**EXERCISE MATERIAL:**
--
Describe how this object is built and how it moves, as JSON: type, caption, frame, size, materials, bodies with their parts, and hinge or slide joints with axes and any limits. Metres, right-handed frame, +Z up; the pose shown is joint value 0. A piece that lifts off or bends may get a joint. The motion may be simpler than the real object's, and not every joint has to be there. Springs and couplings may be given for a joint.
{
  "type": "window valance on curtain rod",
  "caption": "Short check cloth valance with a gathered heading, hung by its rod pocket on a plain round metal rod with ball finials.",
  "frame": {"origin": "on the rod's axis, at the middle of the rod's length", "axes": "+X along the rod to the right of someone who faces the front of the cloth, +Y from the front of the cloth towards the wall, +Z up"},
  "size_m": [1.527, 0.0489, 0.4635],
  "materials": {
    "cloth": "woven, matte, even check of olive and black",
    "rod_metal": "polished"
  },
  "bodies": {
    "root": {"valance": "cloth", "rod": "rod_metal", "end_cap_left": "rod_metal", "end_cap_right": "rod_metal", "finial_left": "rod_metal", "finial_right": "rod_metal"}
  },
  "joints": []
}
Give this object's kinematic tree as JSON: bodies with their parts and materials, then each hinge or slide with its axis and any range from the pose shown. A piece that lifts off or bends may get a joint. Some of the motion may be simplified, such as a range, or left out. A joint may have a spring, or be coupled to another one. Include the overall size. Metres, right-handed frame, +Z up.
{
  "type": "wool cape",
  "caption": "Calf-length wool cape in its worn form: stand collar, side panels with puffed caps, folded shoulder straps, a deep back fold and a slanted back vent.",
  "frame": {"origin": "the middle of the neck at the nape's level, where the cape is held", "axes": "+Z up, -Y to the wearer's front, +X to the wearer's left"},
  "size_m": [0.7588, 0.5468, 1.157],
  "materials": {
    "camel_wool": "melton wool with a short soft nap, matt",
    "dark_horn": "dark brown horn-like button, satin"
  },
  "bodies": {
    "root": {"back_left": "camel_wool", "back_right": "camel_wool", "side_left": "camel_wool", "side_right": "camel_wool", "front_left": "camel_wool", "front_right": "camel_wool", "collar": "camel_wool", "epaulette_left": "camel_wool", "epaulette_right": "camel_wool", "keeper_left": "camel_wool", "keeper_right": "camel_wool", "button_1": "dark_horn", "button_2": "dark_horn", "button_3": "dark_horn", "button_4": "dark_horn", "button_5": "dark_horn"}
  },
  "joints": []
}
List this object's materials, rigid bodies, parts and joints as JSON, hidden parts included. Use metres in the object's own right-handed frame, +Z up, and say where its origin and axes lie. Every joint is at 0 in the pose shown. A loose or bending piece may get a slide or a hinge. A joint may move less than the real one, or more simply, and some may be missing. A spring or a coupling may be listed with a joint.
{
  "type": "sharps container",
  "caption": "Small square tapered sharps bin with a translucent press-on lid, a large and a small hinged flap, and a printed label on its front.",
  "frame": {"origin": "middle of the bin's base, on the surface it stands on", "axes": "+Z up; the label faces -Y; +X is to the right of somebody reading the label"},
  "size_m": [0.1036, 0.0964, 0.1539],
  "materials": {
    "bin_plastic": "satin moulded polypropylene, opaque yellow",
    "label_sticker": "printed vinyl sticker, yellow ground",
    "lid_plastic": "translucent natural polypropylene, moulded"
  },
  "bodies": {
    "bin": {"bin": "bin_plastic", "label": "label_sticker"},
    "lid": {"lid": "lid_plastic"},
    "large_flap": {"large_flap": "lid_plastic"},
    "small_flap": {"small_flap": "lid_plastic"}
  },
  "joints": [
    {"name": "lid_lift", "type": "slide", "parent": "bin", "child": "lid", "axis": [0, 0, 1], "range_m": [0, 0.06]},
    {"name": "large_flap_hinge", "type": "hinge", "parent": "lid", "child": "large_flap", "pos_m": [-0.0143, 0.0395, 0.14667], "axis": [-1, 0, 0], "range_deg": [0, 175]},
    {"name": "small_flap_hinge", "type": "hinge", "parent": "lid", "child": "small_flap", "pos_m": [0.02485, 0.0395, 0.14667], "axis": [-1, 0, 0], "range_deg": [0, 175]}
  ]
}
--
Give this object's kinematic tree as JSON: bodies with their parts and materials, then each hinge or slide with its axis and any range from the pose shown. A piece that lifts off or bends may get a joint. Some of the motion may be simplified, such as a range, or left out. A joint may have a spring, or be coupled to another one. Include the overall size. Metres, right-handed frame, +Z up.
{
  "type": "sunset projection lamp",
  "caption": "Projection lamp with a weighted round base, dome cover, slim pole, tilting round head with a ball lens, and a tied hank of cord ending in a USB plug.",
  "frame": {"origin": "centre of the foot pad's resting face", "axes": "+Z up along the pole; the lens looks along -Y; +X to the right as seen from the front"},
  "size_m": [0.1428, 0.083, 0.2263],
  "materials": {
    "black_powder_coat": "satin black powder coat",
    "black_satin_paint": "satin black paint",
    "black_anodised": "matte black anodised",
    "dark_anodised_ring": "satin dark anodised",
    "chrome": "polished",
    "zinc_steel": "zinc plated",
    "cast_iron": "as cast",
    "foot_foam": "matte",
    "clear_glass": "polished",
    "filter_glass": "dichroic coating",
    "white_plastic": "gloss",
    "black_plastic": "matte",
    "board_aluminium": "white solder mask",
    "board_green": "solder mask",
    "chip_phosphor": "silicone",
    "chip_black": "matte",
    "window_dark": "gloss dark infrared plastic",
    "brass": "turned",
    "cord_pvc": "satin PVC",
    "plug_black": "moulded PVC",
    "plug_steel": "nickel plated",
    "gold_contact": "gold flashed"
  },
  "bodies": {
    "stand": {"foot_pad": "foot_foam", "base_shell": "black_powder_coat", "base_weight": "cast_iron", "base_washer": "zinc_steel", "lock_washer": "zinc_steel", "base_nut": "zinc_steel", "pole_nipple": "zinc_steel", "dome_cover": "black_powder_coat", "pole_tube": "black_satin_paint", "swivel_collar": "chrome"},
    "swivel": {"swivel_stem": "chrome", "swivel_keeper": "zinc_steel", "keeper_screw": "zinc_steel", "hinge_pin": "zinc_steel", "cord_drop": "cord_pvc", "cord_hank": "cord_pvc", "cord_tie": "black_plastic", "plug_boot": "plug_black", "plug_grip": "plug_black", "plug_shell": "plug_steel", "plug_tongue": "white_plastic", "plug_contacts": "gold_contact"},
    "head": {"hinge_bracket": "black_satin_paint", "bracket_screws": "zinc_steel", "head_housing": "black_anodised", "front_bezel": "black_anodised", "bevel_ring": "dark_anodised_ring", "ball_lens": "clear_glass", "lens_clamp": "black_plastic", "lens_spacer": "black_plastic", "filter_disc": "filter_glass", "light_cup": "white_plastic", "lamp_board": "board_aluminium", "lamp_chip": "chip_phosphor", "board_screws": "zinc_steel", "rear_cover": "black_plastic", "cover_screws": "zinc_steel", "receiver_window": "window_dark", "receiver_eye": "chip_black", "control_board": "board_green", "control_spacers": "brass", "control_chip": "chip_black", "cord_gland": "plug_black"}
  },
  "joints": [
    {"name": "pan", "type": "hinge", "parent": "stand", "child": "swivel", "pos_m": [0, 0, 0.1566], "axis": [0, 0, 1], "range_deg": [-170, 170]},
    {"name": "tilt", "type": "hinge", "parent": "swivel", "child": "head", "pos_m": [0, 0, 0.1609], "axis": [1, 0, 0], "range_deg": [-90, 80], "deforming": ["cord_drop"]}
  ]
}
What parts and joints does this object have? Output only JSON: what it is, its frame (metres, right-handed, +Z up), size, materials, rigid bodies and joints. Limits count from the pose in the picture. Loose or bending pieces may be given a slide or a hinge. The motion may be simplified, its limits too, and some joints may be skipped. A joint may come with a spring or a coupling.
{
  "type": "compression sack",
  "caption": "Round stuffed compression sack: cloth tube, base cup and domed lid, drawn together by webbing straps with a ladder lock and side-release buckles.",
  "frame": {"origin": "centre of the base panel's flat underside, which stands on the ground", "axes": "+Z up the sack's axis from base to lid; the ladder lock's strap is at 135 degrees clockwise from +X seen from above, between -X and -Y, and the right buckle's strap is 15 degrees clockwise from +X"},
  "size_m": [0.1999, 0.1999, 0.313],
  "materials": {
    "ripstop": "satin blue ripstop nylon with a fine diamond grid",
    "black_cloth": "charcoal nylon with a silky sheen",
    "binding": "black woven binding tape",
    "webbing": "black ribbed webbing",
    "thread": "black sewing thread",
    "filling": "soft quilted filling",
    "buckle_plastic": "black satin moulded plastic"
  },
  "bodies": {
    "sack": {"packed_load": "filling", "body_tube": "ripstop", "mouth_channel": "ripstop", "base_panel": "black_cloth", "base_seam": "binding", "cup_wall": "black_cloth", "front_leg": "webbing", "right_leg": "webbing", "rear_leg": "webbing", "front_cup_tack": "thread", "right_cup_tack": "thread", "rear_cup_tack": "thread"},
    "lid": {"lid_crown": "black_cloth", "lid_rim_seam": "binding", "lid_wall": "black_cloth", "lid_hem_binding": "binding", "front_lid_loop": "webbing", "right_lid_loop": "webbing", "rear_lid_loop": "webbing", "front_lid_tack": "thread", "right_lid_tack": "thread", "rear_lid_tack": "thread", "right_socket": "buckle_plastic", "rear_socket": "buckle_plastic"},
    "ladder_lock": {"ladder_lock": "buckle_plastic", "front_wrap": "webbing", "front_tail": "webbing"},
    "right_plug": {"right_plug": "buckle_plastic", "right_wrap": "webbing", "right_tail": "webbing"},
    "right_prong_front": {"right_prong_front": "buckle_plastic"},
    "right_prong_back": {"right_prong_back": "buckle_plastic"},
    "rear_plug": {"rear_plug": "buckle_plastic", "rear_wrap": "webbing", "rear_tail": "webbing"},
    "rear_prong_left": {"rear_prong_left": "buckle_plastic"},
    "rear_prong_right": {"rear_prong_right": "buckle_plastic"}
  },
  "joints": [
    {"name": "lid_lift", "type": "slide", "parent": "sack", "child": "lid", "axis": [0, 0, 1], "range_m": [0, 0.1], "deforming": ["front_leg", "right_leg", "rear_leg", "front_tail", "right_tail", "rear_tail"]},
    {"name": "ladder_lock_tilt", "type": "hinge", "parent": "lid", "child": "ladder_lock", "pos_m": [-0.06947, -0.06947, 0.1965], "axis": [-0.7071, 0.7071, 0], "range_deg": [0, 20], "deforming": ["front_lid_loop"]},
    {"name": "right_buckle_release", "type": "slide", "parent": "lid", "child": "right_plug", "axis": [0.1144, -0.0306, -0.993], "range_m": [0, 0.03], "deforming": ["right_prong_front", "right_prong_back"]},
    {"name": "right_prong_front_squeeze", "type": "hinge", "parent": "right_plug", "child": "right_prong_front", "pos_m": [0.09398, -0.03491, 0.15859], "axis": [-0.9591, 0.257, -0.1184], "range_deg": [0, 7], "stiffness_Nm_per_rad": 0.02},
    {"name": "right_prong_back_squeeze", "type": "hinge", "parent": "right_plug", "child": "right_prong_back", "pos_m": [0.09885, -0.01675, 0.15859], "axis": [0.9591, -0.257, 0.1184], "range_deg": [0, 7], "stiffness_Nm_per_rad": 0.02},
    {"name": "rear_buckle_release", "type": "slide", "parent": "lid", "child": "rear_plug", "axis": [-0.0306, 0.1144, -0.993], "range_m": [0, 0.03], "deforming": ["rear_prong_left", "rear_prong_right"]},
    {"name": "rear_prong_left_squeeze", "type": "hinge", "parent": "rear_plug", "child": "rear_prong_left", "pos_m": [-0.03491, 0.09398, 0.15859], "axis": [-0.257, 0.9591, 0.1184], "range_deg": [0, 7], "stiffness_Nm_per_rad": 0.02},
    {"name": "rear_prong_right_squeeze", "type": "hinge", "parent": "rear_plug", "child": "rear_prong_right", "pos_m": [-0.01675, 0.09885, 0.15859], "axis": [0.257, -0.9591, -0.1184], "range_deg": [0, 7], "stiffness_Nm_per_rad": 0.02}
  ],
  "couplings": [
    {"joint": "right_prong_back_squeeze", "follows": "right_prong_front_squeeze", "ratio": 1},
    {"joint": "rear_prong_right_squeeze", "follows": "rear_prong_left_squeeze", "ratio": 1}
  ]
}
--
**EXERCISE DETAILS:** Filter for "where". Return all lines that hold it.

**RESULT FOR THIS TASK:**
  "frame": {"origin": "the middle of the neck at the nape's level, where the cape is held", "axes": "+Z up, -Y to the wearer's front, +X to the wearer's left"},
List this object's materials, rigid bodies, parts and joints as JSON, hidden parts included. Use metres in the object's own right-handed frame, +Z up, and say where its origin and axes lie. Every joint is at 0 in the pose shown. A loose or bending piece may get a slide or a hinge. A joint may move less than the real one, or more simply, and some may be missing. A spring or a coupling may be listed with a joint.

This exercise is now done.